Vijay Pande, a general partner at Andreessen Horowitz, sees a big shift in Quantum computing. For the last two decades, we had been trying to work out the fundamental science of quantum computing but a lot of the scientific advances are now done. It is now the time for engineering advances. The auestions about how we scale up chips, rather than how we build the fundamental devices themselves.

Pande led Rigetti Computing’s Series A round. The quantum computing company has raised nearly $70 million in venture funding. Rigetti has a full-stack operation where they create their own chips, they build their own computers, and they write their own software and applications.

Other areas of interest:

Applying machine learning to this brain-computer interface because the computer will have to understand and decode our thoughts.

Machine learning will accelerate innovation in leveraging the immune system to beat cancer. The cancer immunotherapy market is projected to reach $111.23 billion by 2021.

Diagnostics companies will use AI to create new tests that have much higher accuracy, much lower cost, and typically diagnose things much earlier.

Medicine will become like dentistry.

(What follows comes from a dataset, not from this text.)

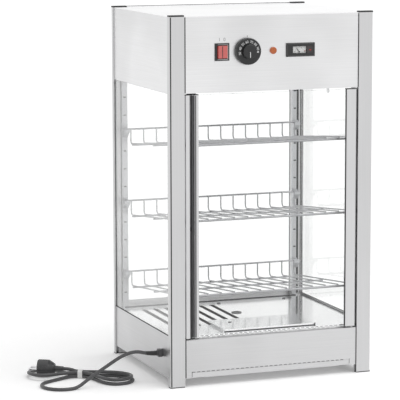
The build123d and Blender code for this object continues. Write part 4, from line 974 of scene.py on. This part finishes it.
# Floor, world and lamps
FLOOR_HALF = 40.0
FLOOR_COLOUR = (0.97, 0.97, 0.97, 1.0)
FLOOR_LIFT = 0.18
WORLD_LIGHT = 0.58
SUN_FROM = Vector((0.34, -0.26, 0.90))
SUN_STRENGTH = 1.35
SUN_SIZE = radians(60)


def seen_directly(tree):
    """1 where a camera, glossy or transmitted ray looks, and 0 for lighting."""
    rays = node(tree, "ShaderNodeLightPath")
    first = node(tree, "ShaderNodeMath", operation="MAXIMUM")
    second = node(tree, "ShaderNodeMath", operation="MAXIMUM")
    tree.links.new(rays.outputs["Is Camera Ray"], first.inputs[0])
    tree.links.new(rays.outputs["Is Glossy Ray"], first.inputs[1])
    tree.links.new(first.outputs[0], second.inputs[0])
    tree.links.new(rays.outputs["Is Transmission Ray"], second.inputs[1])
    return second.outputs[0]


def make_floor():
    shape = bmesh.new()
    corners = ((-1, -1), (1, -1), (1, 1), (-1, 1))
    shape.faces.new([shape.verts.new((x * FLOOR_HALF, y * FLOOR_HALF, 0)) for x, y in corners])
    floor = mesh_piece("studio_floor", shape)
    material = bpy.data.materials.new("studio_floor")
    material.use_nodes = True
    tree = material.node_tree
    tree.nodes.remove(tree.nodes["Principled BSDF"])
    matt = node(tree, "ShaderNodeBsdfDiffuse")
    matt.inputs["Color"].default_value = FLOOR_COLOUR
    lift = node(tree, "ShaderNodeEmission")
    scaled = node(tree, "ShaderNodeMath", operation="MULTIPLY")
    scaled.inputs[1].default_value = FLOOR_LIFT
    both = node(tree, "ShaderNodeAddShader")
    tree.links.new(seen_directly(tree), scaled.inputs[0])
    tree.links.new(scaled.outputs[0], lift.inputs["Strength"])
    tree.links.new(matt.outputs["BSDF"], both.inputs[0])
    tree.links.new(lift.outputs["Emission"], both.inputs[1])
    tree.links.new(both.outputs["Shader"], tree.nodes["Material Output"].inputs["Surface"])
    floor.data.materials.append(material)
    bpy.context.scene.collection.objects.link(floor)


def make_world():
    world = bpy.data.worlds.new("studio_world")
    bpy.context.scene.world = world
    world.use_nodes = True
    tree = world.node_tree
    sky = tree.nodes["Background"]
    sky.inputs["Color"].default_value = (*WHITE, 1.0)
    level = node(tree, "ShaderNodeMapRange")
    level.inputs["To Min"].default_value = WORLD_LIGHT
    level.inputs["To Max"].default_value = 1.0
    tree.links.new(seen_directly(tree), level.inputs["Value"])
    tree.links.new(level.outputs["Result"], sky.inputs["Strength"])


def make_sun():
    data = bpy.data.lights.new("soft_key", "SUN")
    data.energy = SUN_STRENGTH
    data.angle = SUN_SIZE
    sun = bpy.data.objects.new("soft_key", data)
    sun.rotation_euler = (-SUN_FROM).to_track_quat("-Z", "Y").to_euler()
    bpy.context.scene.collection.objects.link(sun)


make_camera()
make_world()
make_sun()
make_floor()
materials = make_materials()
paint_nodes(materials)
make_cord(materials)
knob_details(materials)
panel_printing(materials)
lamp_details(materials)
gauge_details(materials)
switch_and_gauge_rims(materials)
# Dark strips of painted shade in the seams, channels and holes
for painted_shade_lines in (panel_seam_shade, standard_seam_shade, glass_seam_shade):
    painted_shade_lines(materials["seam_shadow"])
edge_row_shade(materials)
door_and_rocker_strips(materials)

bpy.context.scene.view_settings.view_transform = "Standard"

Dentistry is a great example of doing things preventively. When you get an X-ray, for example, maybe you have a cavity and you just treat it. It’s not like you’re waiting until you’re 80 years old to finally see the dentist. I think in 10 years, we’ll have cancer tests such that you take them once or twice a year, find out you have early-stage cancer, take care of it early, and move on.

1 thought on “Quantum computing is now an engineering scaling problem and treating cancer will become like preventing cavities”

  1. Okay, I’m not sold on it myself and I think there are many of us, including many of us who do believe in tech singularities (small “s”), that don’t believe in The Singularity. Those who do believe in it seem to be placing it somewhere about the middle of this century or later. Wouldn’t it be a magnificent joke on the rest of us if it were real and hit us before kids currently in first grade even graduate from high school? (Assuming we were still in a laughing mood.)